> Exercise directions
Write out only the span of lines that begins at the line with "What build123d script" and ends at the line with "from build123d import *". Keep both end lines, word for word.

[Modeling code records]

>> Begin

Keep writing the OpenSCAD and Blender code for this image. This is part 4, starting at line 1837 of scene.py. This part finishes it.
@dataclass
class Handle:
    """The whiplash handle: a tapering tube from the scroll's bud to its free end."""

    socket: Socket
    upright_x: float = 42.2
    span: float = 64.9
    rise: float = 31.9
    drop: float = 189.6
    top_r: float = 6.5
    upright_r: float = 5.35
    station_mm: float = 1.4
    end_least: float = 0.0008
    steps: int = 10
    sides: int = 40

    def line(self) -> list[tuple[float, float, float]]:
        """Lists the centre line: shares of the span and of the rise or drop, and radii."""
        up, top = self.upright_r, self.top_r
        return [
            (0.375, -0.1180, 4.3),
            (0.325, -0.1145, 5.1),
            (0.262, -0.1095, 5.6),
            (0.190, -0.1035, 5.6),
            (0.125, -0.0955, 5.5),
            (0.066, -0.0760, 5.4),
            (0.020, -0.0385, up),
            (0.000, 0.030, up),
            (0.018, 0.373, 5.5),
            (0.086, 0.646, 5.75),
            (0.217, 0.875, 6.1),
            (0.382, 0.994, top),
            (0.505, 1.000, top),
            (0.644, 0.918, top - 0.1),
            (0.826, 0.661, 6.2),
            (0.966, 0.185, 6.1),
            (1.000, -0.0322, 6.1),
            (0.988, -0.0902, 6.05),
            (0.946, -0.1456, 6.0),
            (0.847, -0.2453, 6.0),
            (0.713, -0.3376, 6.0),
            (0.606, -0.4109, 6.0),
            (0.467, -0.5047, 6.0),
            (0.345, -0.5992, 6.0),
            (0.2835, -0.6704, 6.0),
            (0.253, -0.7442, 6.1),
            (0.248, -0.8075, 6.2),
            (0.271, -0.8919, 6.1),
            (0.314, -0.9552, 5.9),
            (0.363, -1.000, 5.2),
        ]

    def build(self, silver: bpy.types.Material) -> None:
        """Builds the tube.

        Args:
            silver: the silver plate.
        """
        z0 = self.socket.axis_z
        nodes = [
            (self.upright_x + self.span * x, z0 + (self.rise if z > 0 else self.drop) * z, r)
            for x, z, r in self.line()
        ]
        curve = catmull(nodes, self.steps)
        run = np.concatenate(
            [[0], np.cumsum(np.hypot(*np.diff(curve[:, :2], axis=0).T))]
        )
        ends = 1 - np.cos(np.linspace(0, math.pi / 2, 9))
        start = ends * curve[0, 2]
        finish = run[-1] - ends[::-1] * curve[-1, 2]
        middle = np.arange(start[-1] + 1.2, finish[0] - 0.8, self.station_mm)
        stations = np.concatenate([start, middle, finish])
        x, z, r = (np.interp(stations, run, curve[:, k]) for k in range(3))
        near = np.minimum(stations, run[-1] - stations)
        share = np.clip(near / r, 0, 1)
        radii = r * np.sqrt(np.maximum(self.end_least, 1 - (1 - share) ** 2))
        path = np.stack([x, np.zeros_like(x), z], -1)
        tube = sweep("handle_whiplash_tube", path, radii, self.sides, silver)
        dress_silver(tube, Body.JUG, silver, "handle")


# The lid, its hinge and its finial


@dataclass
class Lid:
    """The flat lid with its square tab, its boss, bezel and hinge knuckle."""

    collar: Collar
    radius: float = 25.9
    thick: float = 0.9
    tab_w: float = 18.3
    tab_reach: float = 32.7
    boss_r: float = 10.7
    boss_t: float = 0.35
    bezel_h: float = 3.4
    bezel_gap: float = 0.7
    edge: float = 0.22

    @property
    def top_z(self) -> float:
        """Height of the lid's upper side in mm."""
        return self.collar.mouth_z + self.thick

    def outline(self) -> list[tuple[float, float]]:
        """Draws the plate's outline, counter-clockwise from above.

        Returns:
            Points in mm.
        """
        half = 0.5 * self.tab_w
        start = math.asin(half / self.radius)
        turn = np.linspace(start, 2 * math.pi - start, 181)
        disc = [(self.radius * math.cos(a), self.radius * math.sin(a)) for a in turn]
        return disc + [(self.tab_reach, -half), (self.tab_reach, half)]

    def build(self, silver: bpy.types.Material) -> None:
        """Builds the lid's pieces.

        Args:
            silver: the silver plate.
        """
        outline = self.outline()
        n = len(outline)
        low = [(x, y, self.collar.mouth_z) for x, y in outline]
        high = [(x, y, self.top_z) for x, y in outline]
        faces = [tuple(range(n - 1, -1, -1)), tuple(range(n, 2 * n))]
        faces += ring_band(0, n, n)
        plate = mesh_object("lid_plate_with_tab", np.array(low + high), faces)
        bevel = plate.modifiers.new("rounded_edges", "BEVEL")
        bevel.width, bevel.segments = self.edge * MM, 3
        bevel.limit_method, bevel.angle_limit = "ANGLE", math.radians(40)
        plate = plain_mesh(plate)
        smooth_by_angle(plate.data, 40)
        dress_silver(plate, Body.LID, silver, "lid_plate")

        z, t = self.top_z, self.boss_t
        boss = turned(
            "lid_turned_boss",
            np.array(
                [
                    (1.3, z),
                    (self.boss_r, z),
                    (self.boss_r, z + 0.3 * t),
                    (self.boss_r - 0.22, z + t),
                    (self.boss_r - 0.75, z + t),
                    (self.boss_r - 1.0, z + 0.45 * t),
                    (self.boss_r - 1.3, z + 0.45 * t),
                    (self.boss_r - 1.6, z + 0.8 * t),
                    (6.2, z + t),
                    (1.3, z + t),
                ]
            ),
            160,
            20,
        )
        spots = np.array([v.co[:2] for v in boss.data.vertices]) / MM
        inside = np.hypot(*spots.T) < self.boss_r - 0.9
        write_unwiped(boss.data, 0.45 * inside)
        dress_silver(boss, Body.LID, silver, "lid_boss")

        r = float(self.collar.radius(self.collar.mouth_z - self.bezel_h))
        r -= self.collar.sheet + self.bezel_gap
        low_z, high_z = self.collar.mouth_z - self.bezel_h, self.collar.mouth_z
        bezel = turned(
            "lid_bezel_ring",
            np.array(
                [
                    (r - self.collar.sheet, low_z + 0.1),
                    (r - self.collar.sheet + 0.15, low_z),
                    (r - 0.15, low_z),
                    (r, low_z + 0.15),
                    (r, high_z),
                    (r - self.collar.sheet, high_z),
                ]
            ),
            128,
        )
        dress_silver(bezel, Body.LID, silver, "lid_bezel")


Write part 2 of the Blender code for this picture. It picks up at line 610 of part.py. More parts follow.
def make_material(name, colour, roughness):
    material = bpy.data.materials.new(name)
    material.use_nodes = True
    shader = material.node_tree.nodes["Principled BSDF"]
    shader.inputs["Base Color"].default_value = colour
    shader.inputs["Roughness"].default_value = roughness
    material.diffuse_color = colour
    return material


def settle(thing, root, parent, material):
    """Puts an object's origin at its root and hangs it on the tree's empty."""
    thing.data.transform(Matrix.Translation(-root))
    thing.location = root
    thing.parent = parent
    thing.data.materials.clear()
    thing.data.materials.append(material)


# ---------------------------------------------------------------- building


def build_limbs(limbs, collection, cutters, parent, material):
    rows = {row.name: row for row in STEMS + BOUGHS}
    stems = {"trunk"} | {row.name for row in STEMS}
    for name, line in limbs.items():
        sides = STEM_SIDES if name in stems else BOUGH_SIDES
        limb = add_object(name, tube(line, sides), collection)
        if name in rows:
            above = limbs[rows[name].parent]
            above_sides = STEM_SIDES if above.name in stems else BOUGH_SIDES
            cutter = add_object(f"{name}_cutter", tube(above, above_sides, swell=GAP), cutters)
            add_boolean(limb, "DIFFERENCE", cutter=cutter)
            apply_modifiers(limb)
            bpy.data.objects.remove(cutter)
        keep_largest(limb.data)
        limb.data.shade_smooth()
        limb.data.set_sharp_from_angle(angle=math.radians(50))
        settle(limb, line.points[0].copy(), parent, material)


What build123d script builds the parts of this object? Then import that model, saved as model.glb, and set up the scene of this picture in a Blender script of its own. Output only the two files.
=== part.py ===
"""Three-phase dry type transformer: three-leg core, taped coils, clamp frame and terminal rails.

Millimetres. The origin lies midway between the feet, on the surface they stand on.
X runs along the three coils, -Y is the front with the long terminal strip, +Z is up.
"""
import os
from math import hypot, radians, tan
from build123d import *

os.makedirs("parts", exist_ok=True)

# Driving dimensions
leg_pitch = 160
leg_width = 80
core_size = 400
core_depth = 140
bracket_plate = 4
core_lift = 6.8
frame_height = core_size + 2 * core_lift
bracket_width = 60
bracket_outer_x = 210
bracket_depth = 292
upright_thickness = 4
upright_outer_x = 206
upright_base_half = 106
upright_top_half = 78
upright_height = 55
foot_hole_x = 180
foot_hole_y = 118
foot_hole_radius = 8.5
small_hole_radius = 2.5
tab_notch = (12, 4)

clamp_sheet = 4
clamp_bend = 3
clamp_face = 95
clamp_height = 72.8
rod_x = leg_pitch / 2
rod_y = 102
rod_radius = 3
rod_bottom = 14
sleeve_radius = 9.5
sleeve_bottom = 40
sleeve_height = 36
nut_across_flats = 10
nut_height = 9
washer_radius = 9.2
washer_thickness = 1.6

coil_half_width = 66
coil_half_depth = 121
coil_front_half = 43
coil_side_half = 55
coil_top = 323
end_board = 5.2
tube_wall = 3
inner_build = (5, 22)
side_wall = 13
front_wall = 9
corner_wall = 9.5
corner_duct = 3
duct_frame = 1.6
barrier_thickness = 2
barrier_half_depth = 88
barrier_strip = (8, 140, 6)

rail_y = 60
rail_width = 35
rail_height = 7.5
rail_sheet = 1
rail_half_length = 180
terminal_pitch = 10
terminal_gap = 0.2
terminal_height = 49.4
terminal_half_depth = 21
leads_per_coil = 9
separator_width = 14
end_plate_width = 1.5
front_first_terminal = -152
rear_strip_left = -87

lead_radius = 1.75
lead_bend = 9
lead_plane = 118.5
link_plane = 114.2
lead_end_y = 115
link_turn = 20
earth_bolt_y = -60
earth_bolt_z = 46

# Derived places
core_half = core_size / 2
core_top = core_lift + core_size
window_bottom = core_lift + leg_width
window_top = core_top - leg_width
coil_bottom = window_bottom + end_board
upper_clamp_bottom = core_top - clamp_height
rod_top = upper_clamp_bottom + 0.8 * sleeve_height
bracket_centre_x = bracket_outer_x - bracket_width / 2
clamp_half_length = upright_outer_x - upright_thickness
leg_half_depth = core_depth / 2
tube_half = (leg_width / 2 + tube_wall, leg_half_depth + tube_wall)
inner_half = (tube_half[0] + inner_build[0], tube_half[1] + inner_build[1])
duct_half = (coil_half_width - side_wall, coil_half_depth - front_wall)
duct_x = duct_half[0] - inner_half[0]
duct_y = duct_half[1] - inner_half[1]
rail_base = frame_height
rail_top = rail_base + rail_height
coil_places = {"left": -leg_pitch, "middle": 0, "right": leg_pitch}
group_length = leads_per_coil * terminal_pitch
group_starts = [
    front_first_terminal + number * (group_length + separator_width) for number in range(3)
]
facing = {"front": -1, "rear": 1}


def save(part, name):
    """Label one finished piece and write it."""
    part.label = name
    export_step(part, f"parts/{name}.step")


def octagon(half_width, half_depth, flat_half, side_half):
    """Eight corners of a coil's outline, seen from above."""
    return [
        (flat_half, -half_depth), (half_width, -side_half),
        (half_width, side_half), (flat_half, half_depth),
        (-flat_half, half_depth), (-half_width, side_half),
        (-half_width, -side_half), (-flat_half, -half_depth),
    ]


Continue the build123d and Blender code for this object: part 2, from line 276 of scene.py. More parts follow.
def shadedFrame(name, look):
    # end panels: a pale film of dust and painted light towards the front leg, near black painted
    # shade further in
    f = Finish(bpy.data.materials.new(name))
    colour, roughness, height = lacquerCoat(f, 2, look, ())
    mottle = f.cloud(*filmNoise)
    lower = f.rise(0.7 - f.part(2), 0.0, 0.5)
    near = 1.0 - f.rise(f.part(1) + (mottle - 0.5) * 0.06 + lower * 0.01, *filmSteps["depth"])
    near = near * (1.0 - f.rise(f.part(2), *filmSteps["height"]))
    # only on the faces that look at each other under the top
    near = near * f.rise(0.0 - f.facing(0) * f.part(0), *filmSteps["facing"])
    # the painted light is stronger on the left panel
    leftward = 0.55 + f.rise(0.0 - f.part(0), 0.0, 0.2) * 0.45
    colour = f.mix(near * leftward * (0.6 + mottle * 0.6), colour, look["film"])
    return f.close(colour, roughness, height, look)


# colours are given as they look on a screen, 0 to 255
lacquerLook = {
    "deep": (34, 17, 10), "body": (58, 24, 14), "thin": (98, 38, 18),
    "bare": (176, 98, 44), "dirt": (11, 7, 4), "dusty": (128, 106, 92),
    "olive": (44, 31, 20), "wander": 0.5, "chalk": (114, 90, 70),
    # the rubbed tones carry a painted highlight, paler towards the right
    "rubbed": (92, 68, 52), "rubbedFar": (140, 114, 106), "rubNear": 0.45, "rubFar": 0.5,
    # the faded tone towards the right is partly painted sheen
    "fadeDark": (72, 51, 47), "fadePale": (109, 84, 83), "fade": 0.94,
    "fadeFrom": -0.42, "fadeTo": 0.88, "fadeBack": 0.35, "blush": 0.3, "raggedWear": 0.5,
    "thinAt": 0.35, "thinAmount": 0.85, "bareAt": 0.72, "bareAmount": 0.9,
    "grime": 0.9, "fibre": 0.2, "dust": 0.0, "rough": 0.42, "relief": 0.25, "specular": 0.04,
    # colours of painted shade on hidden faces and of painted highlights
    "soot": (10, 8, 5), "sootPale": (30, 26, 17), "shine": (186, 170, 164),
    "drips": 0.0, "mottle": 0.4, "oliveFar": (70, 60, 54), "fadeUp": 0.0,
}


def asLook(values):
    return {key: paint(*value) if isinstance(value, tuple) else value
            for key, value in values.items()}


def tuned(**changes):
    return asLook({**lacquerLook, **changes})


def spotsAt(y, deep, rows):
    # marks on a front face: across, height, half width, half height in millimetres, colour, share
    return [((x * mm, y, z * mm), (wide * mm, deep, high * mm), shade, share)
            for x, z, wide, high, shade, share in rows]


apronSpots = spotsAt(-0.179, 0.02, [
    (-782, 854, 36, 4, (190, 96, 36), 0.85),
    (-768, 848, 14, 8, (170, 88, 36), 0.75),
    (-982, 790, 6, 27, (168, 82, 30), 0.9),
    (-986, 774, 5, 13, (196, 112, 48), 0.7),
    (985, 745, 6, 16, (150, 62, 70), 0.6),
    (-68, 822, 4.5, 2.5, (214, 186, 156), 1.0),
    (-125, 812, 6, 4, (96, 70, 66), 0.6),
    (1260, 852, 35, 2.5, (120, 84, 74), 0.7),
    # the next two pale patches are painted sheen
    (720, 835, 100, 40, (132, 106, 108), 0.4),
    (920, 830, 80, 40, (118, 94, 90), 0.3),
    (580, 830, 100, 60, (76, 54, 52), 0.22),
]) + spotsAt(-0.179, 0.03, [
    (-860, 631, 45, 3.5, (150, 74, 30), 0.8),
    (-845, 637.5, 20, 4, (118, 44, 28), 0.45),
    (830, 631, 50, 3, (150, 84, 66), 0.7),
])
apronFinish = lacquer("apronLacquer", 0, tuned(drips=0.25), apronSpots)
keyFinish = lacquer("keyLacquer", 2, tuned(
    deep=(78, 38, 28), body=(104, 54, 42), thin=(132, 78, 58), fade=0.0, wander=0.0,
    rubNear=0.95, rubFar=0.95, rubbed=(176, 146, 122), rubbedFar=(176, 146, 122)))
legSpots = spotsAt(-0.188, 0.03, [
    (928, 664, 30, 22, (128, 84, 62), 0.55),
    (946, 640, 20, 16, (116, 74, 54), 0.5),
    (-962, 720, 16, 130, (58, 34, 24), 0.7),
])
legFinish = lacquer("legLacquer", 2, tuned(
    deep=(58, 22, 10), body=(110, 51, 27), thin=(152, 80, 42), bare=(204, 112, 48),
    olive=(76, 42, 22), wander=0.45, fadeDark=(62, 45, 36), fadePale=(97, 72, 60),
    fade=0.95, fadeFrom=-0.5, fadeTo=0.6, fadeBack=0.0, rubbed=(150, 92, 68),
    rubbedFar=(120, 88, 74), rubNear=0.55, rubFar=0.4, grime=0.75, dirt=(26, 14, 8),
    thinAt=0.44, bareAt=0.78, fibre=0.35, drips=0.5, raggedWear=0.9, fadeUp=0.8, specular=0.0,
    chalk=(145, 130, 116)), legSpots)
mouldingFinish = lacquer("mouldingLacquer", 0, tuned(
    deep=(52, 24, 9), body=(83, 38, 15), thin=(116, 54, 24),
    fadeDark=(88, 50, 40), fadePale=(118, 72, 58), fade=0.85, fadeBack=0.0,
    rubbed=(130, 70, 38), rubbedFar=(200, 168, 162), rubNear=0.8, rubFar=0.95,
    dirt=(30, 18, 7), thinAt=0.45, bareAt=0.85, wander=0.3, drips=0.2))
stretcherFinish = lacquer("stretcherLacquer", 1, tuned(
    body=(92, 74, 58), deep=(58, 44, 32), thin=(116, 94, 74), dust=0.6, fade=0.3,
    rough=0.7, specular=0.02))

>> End

> The solution
What build123d script builds the parts of this object? Then import that model, saved as model.glb, and set up the scene of this picture in a Blender script of its own. Output only the two files.
=== part.py ===
"""Three-phase dry type transformer: three-leg core, taped coils, clamp frame and terminal rails.

Millimetres. The origin lies midway between the feet, on the surface they stand on.
X runs along the three coils, -Y is the front with the long terminal strip, +Z is up.
"""
import os
from math import hypot, radians, tan
from build123d import *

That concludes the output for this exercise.